Why it matters: Venture capital rarely tinkers with its core model, despite investing in innovation.
- TheGP is an exception to that rule, and was rewarded by LPs in a brutal fundraising environment for emerging managers.
Catch up quick: TheGP's predecessor firm was formed in 2018 by Dan Portillo, who had previously launched a group at Greylock that focused on non-exec hiring for portfolio companies. It was fairly unusual at the time, although has since been copied by many of Silicon Valley's top firms.
- Phin Barnes, a former partner at First Round Capital, joined in 2021. The firm was renamed and raised $240 million for its debut fund.
How it works: TheGP's sweat equity agreements include specific statements of work, which can include everything from hiring to engineering to go-to-market services.
- For earlier-stage companies, such contracts are usually married to traditional fundraising rounds.
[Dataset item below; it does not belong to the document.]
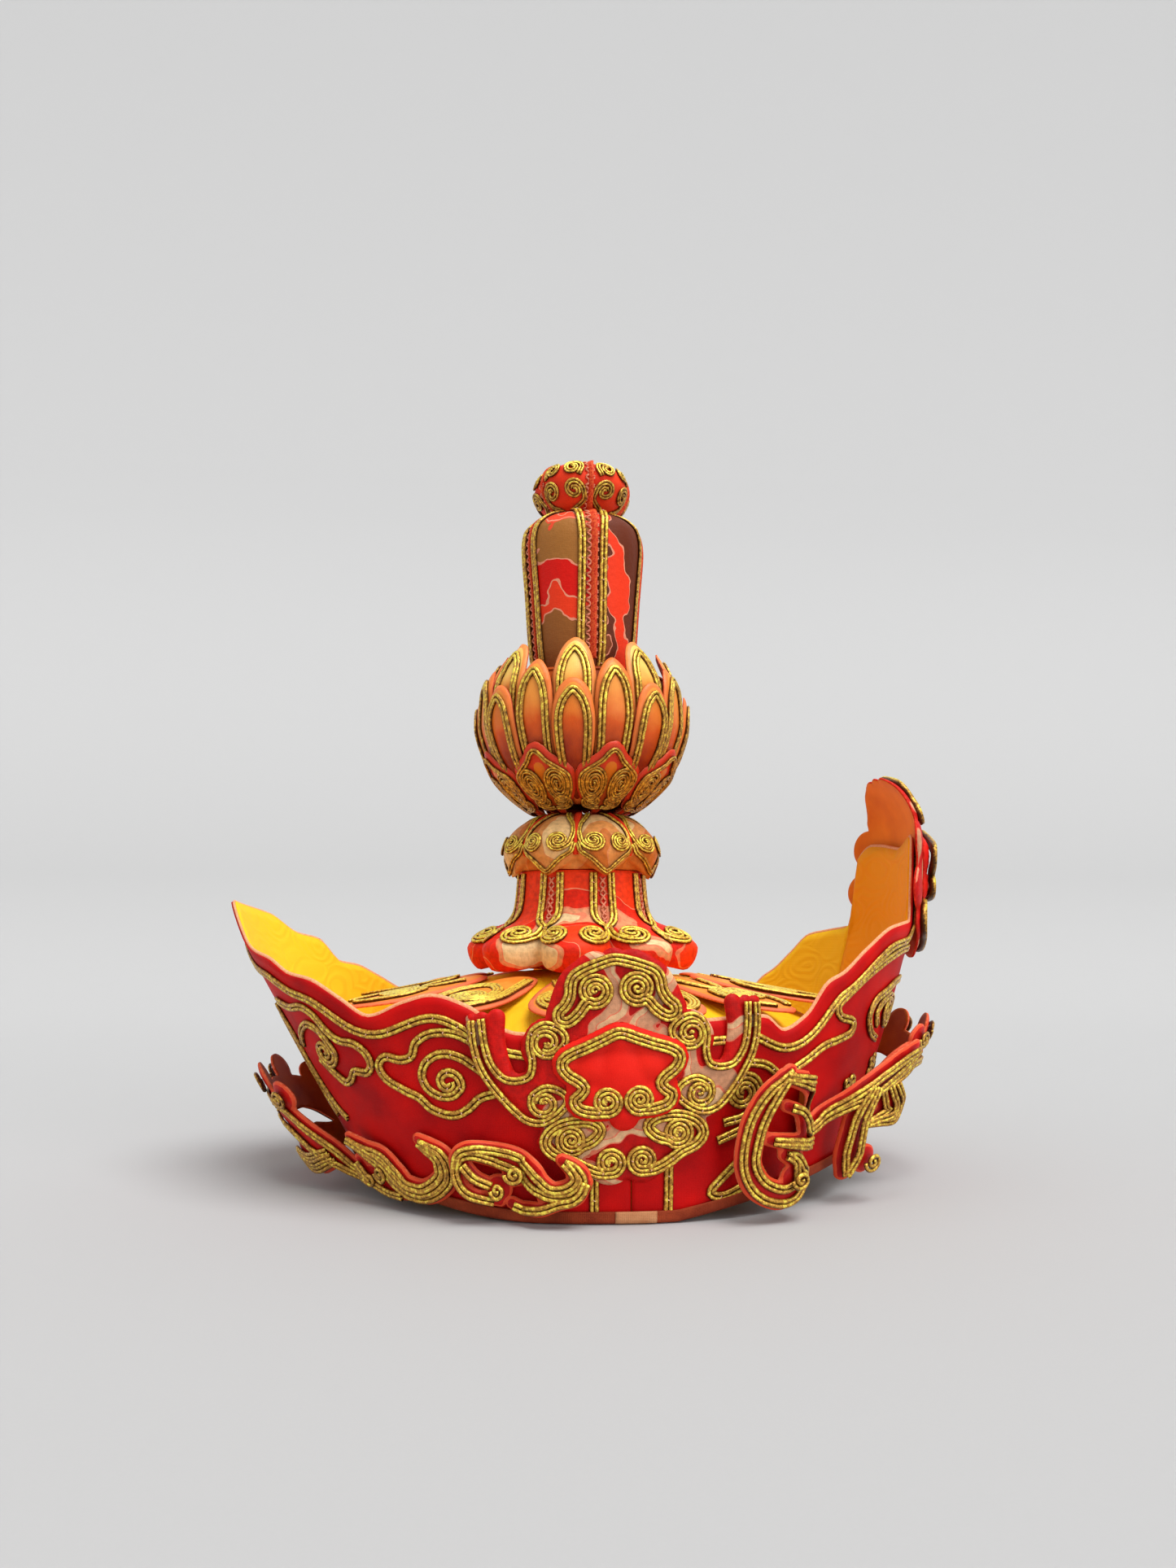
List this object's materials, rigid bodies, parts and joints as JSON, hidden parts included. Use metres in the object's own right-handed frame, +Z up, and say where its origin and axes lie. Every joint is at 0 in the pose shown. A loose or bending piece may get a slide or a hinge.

For later-stage companies, or "breakout" companies in TheGP parlance, the services deal usually comes first (usually at the most recent VC valuation) and traditional capital sometimes comes later.
- Barnes says that 70% of TheGP's portfolio companies have both types of arrangements, while the firm currently has around 30 employees.
The bottom line: "The goal has been to unbundle venture services from venture capital, because you're very limited in what you can do from fund fees," Portillo explains. "We took what was a cost center for every other VC fund and turned it into a profit center."